We may certainly see this as the climax of the film--the moment when emotions are at their highest, when the characters are most intimately involved in what is going on with each other, when a shift in the relationships is about to happen or a character is about to go through an epiphany. And such a scene can be very meaningful. However, if it becomes an expected pattern, it is just that--a pattern--and it may be neither appropriate nor effective anymore. And if the emotions are overplayed, the result is even worse.

I am reminded of Armageddon in this--and any of you regular readers already know this is a film I detest--when Bruce Willis is on the rock, about to sacrifice his life to save the earth from destruction (I'm already gagging), and he has an emotional moment with his daughter and the rest of his crew.
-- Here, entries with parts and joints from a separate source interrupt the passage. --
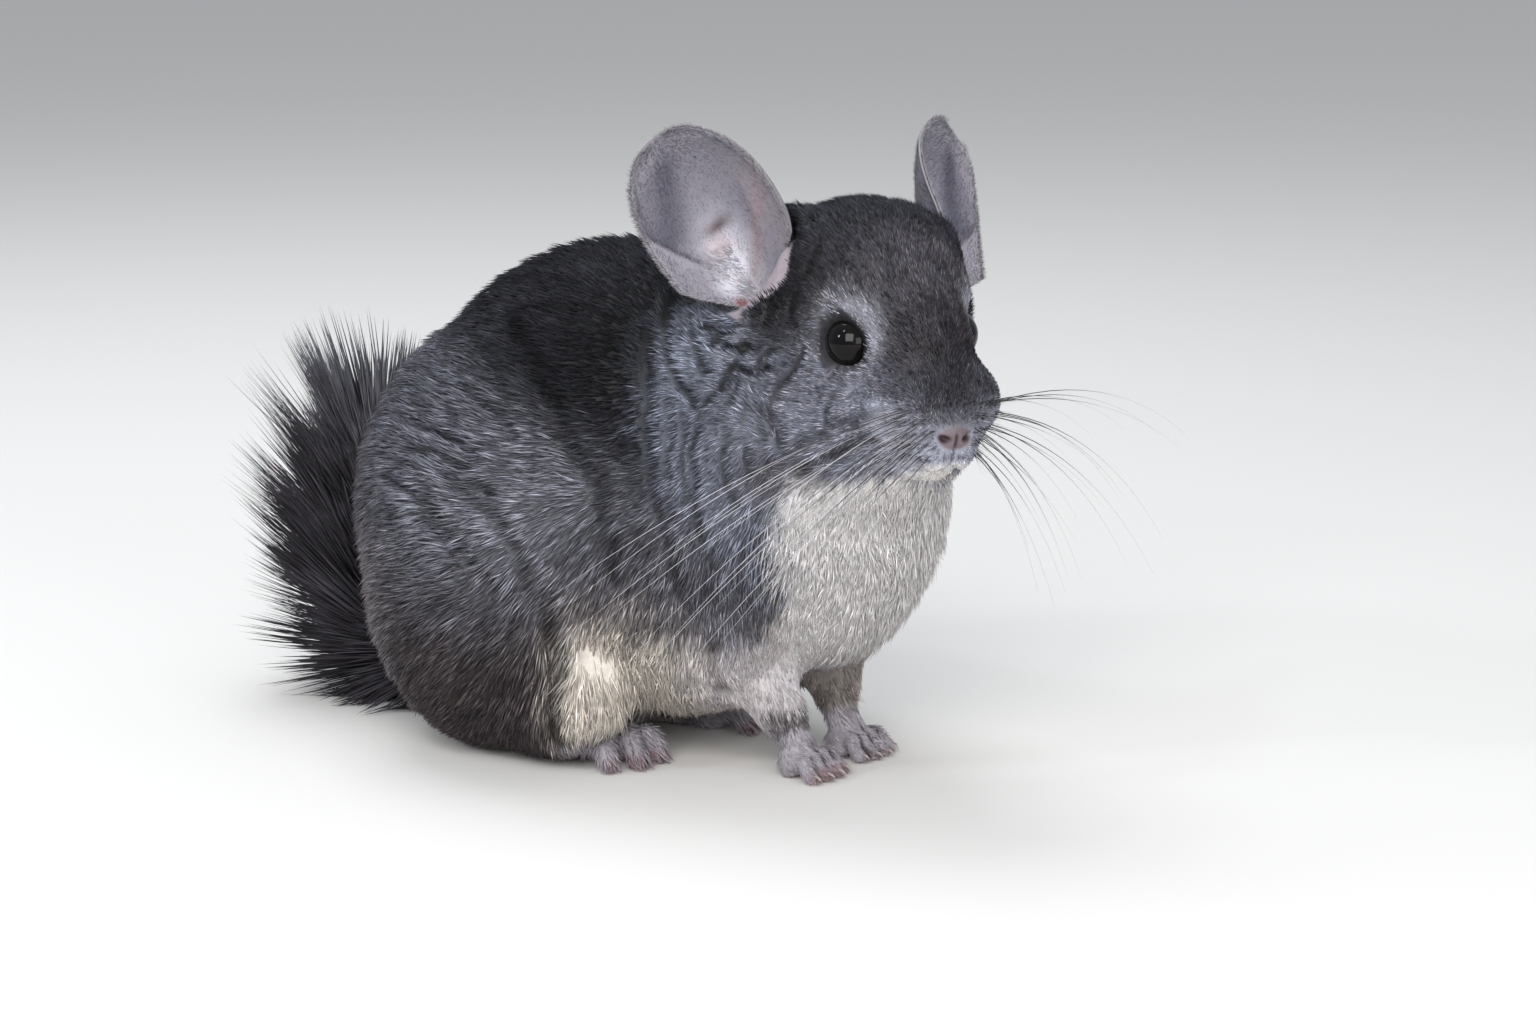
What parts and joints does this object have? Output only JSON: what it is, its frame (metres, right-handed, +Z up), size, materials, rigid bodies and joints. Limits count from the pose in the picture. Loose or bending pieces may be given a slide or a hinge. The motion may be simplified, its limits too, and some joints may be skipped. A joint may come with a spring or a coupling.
{
  "type": "chinchilla",
  "caption": "Life-size standing chinchilla with large cupped ears, plump furred body, turned head, small paws and a bushy tail curled up behind",
  "frame": {"origin": "the middle of the model's box, on the floor that its paws stand on", "axes": "+X forward from rump to chest, +Y to the animal's left, +Z up"},
  "size_m": [0.258, 0.1618, 0.1681],
  "materials": {
    "coat": "dense soft fur, slate grey",
    "tail": "long coarse fur, near black",
    "ear": "thin bare skin with fine down",
    "paw": "bare skin and very short fur",
    "eye": "wet, glossy black"
  },
  "bodies": {
    "root": {"torso": "coat", "neck": "coat", "head": "coat", "thigh_right": "coat", "thigh_left": "coat", "foreleg_right": "coat", "foreleg_left": "coat", "forepaw_right": "paw", "forepaw_left": "paw", "hind_foot_right": "paw", "hind_foot_left": "paw", "ear_right": "ear", "ear_left": "ear", "eye_right": "eye", "eye_left": "eye", "whiskers_right": "coat", "whiskers_left": "coat", "tail_base": "tail", "tail_plume": "tail"}
  },
  "joints": []
}
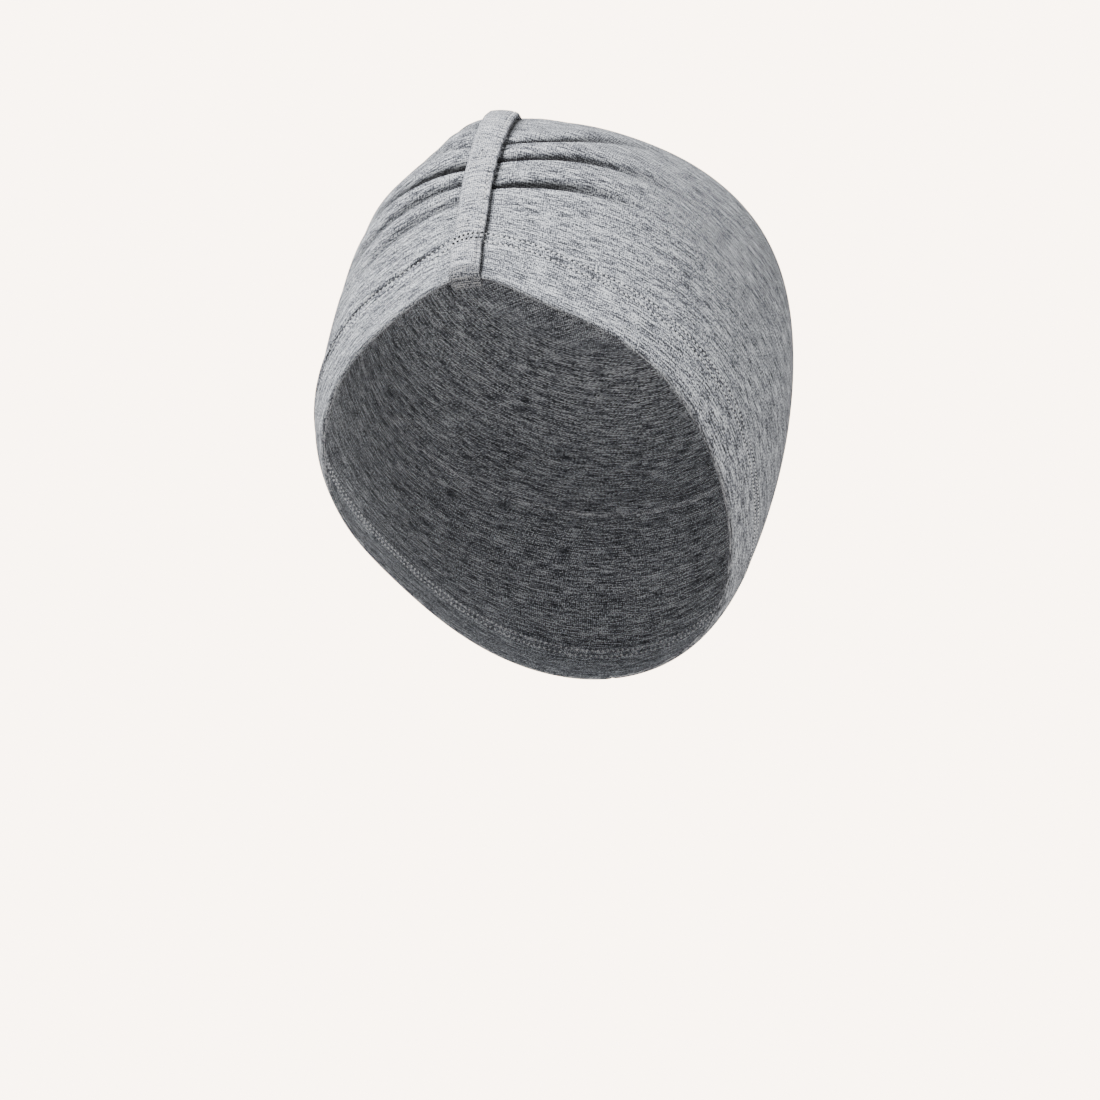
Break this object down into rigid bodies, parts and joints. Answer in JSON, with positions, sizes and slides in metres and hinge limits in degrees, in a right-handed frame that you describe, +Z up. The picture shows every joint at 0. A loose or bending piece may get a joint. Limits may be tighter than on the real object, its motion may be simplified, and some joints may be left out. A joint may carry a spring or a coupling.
{
  "type": "sleep cap",
  "caption": "Close-fitting soft jersey sleep cap with a turned-up hem and a front gathered by a narrow strap.",
  "frame": {"origin": "where the top of the head touches the inside of the crown, on the midline", "axes": "+Z up on a level head, -Y towards the wearer's front, +X towards the wearer's left"},
  "size_m": [0.154, 0.1835, 0.1837],
  "materials": {
    "jersey": "matt grey heather jersey",
    "strap_jersey": "matt grey heather jersey, folded and topstitched"
  },
  "bodies": {
    "root": {"crown": "jersey", "hem": "jersey", "front_strap": "strap_jersey"}
  },
  "joints": []
}
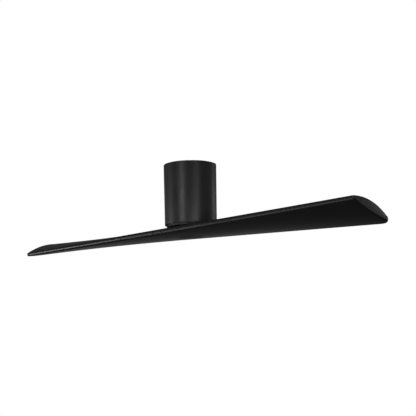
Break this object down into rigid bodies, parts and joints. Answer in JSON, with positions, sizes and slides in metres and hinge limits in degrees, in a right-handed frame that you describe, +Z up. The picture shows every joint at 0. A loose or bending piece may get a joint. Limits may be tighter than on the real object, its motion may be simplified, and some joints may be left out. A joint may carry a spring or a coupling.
{
  "type": "flush ceiling fan",
  "caption": "Flush ceiling fan with a plain round black housing and one twisted double blade turning under it on an outer-rotor motor.",
  "frame": {"origin": "centre of the ceiling bracket's top face, on the ceiling", "axes": "+Z up into the ceiling, +X along the blade at rest"},
  "size_m": [1.3196, 0.2124, 0.2458],
  "materials": {
    "zinc_plated_steel": "satin",
    "black_powder_coat": "satin",
    "black_cast_aluminium": "matte",
    "cast_aluminium": "matte",
    "brass": "satin",
    "white_plastic": "satin",
    "grey_plastic": "matte",
    "green_board": "satin",
    "can_sleeve": "gloss",
    "copper_wire": "satin",
    "lamination_steel": "satin",
    "ground_steel": "satin",
    "spring_steel": "satin",
    "bearing_steel": "polished",
    "magnet": "matte",
    "rubber": "matte",
    "black_lacquered_wood": "satin",
    "black_plastic": "satin"
  },
  "bodies": {
    "base": {"ceiling_bracket": "zinc_plated_steel", "hanger_frame": "zinc_plated_steel", "hanger_screws": "zinc_plated_steel", "driver_screws": "zinc_plated_steel", "shaft_washer": "zinc_plated_steel", "shaft_nut": "zinc_plated_steel", "terminal_fixing_screws": "zinc_plated_steel", "housing_shell": "black_powder_coat", "shell_screws": "black_powder_coat", "board_heat_sink": "cast_aluminium", "earth_screw": "brass", "terminal_clamp_screws": "brass", "terminal_block": "white_plastic", "driver_case": "grey_plastic", "driver_lid": "grey_plastic", "driver_board": "green_board", "board_capacitors": "can_sleeve", "board_coil": "copper_wire", "stator_windings": "copper_wire", "stator_core": "lamination_steel", "motor_shaft": "ground_steel", "retaining_ring": "spring_steel", "upper_bearing_inner_ring": "bearing_steel", "lower_bearing_inner_ring": "bearing_steel"},
    "rotor": {"rotor_upper_shell": "cast_aluminium", "rotor_lower_shell": "black_cast_aluminium", "rotor_screws": "zinc_plated_steel", "rotor_flux_ring": "lamination_steel", "rotor_magnets": "magnet", "preload_washer": "spring_steel", "blade_hub": "cast_aluminium", "hub_screws": "zinc_plated_steel", "blade_pad": "rubber", "blade": "black_lacquered_wood", "blade_washers": "zinc_plated_steel", "blade_screws": "zinc_plated_steel", "cover_cap": "black_plastic", "upper_bearing_outer_ring": "bearing_steel", "upper_bearing_shields": "spring_steel", "lower_bearing_outer_ring": "bearing_steel", "lower_bearing_shields": "spring_steel"},
    "upper_cage": {"upper_bearing_balls": "bearing_steel", "upper_bearing_cage": "brass"},
    "lower_cage": {"lower_bearing_balls": "bearing_steel", "lower_bearing_cage": "brass"}
  },
  "joints": [
    {"name": "rotor_spin", "type": "hinge", "parent": "base", "child": "rotor", "pos_m": [0, 0, -0.1], "axis": [0, 0, -1], "continuous": true},
    {"name": "upper_cage_spin", "type": "hinge", "parent": "base", "child": "upper_cage", "pos_m": [0, 0, -0.143], "axis": [0, 0, -1], "continuous": true},
    {"name": "lower_cage_spin", "type": "hinge", "parent": "base", "child": "lower_cage", "pos_m": [0, 0, -0.183], "axis": [0, 0, -1], "continuous": true}
  ],
  "couplings": [
    {"joint": "upper_cage_spin", "follows": "rotor_spin", "ratio": 0.61842},
    {"joint": "lower_cage_spin", "follows": "rotor_spin", "ratio": 0.61842}
  ]
}
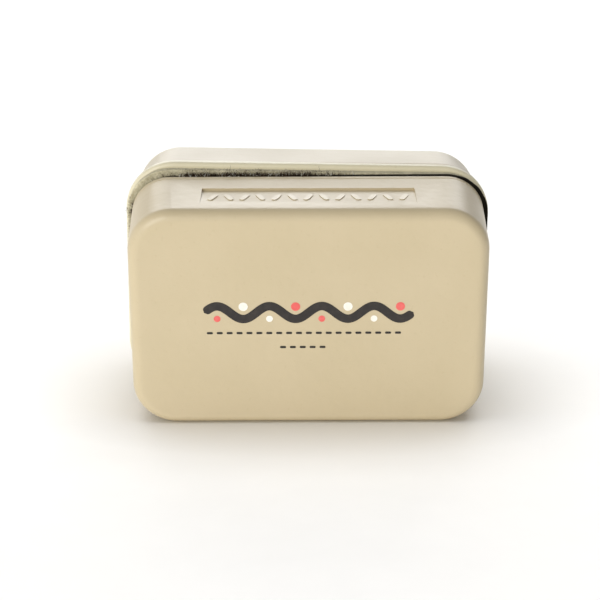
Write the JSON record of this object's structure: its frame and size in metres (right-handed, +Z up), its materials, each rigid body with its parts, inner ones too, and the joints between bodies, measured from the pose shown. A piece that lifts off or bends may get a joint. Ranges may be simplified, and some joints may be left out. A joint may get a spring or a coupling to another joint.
{
  "type": "magnetic glass cleaner",
  "caption": "Two rounded plastic halves, one dry and one that floats, held pad to pad by magnets to scrub an aquarium's glass from both sides.",
  "frame": {"origin": "on the ground under the middle of the clamped pair, level with the lowest side of the float's rim", "axes": "+X along the length, +Y from the handle's face towards the float's rear face, +Z up"},
  "size_m": [0.0958, 0.053, 0.0637],
  "materials": {
    "handle_plastic": "satin moulded plastic, beige",
    "float_plastic": "satin moulded plastic, pale beige",
    "felt": "dense black felt",
    "scrub_pile": "coarse grey-olive scrubbing pile",
    "adhesive_film": "clear double-sided film",
    "seam_cement": "glossy cement bead",
    "ferrite": "sintered, dark grey",
    "plated_steel": "zinc plated sheet",
    "foam": "white closed-cell foam"
  },
  "bodies": {
    "handle": {"handle_shell": "handle_plastic", "handle_base": "handle_plastic", "handle_magnet_1": "ferrite", "handle_magnet_2": "ferrite", "handle_magnet_3": "ferrite", "handle_magnet_4": "ferrite", "handle_yoke": "plated_steel", "handle_foam_spacer": "foam", "handle_pad_adhesive": "adhesive_film", "handle_felt_pad": "felt"},
    "float": {"float_scrub_pad": "scrub_pile", "float_pad_adhesive": "adhesive_film", "float_base": "float_plastic", "float_seam_seal": "seam_cement", "float_shell": "float_plastic", "float_magnet_1": "ferrite", "float_magnet_2": "ferrite", "float_magnet_3": "ferrite", "float_magnet_4": "ferrite", "float_yoke": "plated_steel", "float_foam_block": "foam"}
  },
  "joints": [
    {"name": "float_pull_off", "type": "slide", "parent": "handle", "child": "float", "axis": [0, 1, 0], "range_m": [0, 0.06]}
  ]
}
I know I'm supposed to be sobbing. But I can't. It's so badly done it's annoying, not emotional at all. A scene played over the top can create the opposite effect to what is intended. Again, I think of another terrible movie, one even worse than Armageddon: an older film based on the fairy tale "Beauty and the Beast." I found it on the free movies on cable a few months ago, and my kids and I watched it. 

In this version the "beast" was a man who changed into a beast only at night, after the sun went down (sort of a cross between the old werewolf tradition and Swan Lake). Each time he changed--maybe five times through the course of the film (until I couldn't bear to watch anymore)--he went through horrible ranges of emotions, from yelling to crying, bemoaning his fate, calling for his own death, whining, etc. And all the while he was slowly transforming into a beast.

What did my kids do when this happened? Cower in fear? Cry? Nope. They both burst out laughing. They thought he was HILARIOUS. And he was. I had to admit that he produced the best gut laugh I had ever heard out of my son. My kids wanted to watch the film the next day, scanning through to the transforming parts so they could laugh at him some more (they found the rest of the film utterly boring, and for good reason). 

Had the beast held back more, had the emotions been more subtly conveyed, the film might have had a chance (okay, maybe not--the whole thing was terrible, not just the transformation scenes).

Now, imagine the scene in Steel Magnolias if Olympia Dukakis hadn't stepped in and stopped Sally Field's rant. It would have become excruciating... and the whole film would have faltered as a result. 

If you feel tempted to emote (or to have a character do so), consider writing the scene with less. Go Greek instead of Roman. Step back from the emotion a little. You might surprise your readers, and yourself, by the impact you can create if you don't overdo it.

Can you think of an example that fits? Or one that doesn't?


  1. Heck, I have one. In my own book, Curse of the Jenri, Tander's completely freaking, coming to grips with losing his wife, being exhausted body and soul, feeling like he failed her, etc. etc. as he finds her empty bedskin, still smelling of her. (You know, it sounds kind of silly here). And it's the kittens that calm him with their placidity and patience, keep it from being overwhelming.

    I frequently use humor to diffuse emotionally charged situations.

    Something else I have a problem with: repeated climax. Like your BATB reference, if we go through TOO many emotionally exhausting situations(and I certainly flirted with that in the same book), it can get tiresome. I thought The Abyss, which I generally liked, just killed off the main characters (one or the other) too many times, especially to have them all walk away intact at the end.

    Leaven 'em and don't keep heaping them on. Too many climaxes and it just becomes noise.

  2. Humor is one of the BEST things to help this out...

    I agree with the whole climax thing... one really good one is better than pounding us over and over. Even the thriller tendency to have a climax and then have the bad guy NOT BE DEAD is pretty irritating. For heaven's sake, just let the guy die once, and be done with it.

  3. Amen…
    I use anger mixed with action to resolve the moments of overdone emotions or suffering, I find connection to a character is made easier by real emotion and a quick resolution through action driven by anger and powered by loss. We as humans feel anger when we have great feeling of loss or suffering brought on by a great sadness, humor is not a good outlet for myself.. nor can I find away to write from that perspective… if I find I need to end a rant or a long period of emotional upheaval, I use action not only does it bring a scene change but give the reader a sense of action or a way for them to feel satisfaction……….
    I hate when story either movie/play/book have a tragedy of any kind emotional/spiritual/physical/perceptual, and the resolution of said event leaves you feeling cheated or wanting more….
    Thx for your blog… it help me grow and see what I should learn to use/see as a writer… keep up the good work.

  4. Thanks for your comments, Jeff! I, too, often have trouble writing humor. I don't tend towards sarcasm, and I've found that some of my books have little or no humor at all... each of my works has a different tone.